EXERCISE REQUIREMENTS -
Examine the entries and show every line in which the word "continues" is found.

— begin DATASET —

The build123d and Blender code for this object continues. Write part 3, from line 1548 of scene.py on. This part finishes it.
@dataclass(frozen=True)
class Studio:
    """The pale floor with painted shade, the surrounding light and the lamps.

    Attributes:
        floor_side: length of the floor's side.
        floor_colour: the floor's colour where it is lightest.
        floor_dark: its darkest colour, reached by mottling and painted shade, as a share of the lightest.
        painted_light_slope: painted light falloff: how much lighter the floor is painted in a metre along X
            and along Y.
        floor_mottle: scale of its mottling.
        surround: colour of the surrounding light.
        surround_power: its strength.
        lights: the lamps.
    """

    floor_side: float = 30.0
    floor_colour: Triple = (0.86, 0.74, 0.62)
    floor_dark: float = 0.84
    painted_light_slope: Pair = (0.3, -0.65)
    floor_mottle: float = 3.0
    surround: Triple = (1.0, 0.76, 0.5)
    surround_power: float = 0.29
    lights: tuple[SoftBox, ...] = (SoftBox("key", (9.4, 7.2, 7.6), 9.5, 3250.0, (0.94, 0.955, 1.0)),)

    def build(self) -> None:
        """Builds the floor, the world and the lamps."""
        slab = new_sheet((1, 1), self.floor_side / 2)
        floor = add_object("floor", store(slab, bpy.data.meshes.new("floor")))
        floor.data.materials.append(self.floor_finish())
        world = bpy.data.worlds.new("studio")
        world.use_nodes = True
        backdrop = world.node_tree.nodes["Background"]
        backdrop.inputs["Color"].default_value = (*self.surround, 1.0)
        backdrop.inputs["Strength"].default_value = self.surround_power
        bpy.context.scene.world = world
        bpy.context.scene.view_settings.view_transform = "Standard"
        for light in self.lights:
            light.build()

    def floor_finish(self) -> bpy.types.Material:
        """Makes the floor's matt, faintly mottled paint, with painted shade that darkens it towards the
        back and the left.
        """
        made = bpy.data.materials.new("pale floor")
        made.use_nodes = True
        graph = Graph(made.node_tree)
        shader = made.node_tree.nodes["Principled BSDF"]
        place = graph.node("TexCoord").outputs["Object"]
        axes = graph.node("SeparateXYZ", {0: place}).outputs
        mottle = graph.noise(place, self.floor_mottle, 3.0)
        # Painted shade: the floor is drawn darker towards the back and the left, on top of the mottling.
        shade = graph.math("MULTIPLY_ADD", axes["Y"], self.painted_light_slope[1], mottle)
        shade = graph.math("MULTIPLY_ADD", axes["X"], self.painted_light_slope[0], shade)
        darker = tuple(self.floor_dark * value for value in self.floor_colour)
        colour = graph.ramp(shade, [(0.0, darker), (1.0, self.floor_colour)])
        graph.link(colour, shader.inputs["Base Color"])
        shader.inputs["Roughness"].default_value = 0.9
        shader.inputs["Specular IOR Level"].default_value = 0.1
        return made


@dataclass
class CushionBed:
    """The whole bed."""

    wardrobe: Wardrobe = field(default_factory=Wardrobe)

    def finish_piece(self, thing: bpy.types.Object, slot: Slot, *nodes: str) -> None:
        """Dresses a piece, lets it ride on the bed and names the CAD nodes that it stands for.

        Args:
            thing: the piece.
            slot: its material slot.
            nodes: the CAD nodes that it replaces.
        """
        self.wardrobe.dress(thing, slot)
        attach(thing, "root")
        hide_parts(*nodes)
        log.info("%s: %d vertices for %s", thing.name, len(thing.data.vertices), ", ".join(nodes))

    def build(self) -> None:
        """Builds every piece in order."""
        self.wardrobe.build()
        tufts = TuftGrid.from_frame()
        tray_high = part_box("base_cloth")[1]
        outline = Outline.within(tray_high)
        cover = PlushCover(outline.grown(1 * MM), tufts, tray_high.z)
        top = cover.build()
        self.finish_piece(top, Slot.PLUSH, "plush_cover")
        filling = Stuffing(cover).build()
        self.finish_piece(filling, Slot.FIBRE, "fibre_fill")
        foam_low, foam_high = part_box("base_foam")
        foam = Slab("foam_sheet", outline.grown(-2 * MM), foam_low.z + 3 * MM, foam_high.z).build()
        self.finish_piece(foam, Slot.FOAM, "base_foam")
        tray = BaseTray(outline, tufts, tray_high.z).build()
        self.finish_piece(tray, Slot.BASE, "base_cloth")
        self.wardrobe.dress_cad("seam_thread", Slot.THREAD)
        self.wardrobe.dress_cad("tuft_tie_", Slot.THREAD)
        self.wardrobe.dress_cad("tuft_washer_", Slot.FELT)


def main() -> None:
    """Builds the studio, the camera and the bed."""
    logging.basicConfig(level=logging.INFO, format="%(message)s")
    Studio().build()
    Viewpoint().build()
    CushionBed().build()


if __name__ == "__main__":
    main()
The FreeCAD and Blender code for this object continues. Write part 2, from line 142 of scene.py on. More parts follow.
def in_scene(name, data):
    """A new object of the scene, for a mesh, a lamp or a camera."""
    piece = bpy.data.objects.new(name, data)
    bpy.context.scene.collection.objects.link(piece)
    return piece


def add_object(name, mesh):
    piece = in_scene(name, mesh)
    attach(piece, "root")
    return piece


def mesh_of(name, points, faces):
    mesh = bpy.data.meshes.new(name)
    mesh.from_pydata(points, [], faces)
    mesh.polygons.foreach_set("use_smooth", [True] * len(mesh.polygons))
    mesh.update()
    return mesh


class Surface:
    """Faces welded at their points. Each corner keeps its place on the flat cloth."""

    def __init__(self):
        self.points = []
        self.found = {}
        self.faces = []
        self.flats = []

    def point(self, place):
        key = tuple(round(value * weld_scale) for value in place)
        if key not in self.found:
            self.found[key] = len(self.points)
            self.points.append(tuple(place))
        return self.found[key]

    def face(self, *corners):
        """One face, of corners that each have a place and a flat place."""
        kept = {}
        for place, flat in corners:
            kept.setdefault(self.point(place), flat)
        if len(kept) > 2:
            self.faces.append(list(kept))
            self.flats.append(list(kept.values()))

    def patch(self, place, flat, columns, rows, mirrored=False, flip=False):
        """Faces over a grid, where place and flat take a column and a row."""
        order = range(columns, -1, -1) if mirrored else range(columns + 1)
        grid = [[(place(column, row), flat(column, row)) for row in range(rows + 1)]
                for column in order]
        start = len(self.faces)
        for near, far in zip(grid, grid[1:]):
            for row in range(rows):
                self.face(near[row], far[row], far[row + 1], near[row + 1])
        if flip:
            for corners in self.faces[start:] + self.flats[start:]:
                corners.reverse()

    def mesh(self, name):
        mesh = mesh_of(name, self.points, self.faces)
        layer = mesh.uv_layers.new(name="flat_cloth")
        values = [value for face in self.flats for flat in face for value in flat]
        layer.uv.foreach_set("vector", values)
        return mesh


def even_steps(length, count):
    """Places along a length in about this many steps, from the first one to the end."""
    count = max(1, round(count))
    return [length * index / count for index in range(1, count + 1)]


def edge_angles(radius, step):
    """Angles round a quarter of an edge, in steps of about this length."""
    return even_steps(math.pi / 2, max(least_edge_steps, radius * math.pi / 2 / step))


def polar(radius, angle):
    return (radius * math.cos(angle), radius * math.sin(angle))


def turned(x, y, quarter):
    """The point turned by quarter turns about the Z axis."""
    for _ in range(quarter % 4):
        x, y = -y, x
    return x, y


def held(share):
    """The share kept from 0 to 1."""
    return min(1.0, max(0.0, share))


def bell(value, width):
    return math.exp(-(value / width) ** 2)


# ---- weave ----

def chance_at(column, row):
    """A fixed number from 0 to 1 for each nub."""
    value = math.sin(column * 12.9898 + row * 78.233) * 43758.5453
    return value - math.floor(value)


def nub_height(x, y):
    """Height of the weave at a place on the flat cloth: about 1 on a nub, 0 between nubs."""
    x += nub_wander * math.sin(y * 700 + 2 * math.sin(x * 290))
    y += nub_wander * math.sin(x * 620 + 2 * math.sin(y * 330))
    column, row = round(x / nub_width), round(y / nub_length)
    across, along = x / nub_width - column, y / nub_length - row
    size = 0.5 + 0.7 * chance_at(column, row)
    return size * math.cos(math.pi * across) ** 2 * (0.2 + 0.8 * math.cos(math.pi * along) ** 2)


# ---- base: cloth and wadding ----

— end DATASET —

RESULT OF THE TASK -
The build123d and Blender code for this object continues. Write part 3, from line 1548 of scene.py on. This part finishes it.
The FreeCAD and Blender code for this object continues. Write part 2, from line 142 of scene.py on. More parts follow.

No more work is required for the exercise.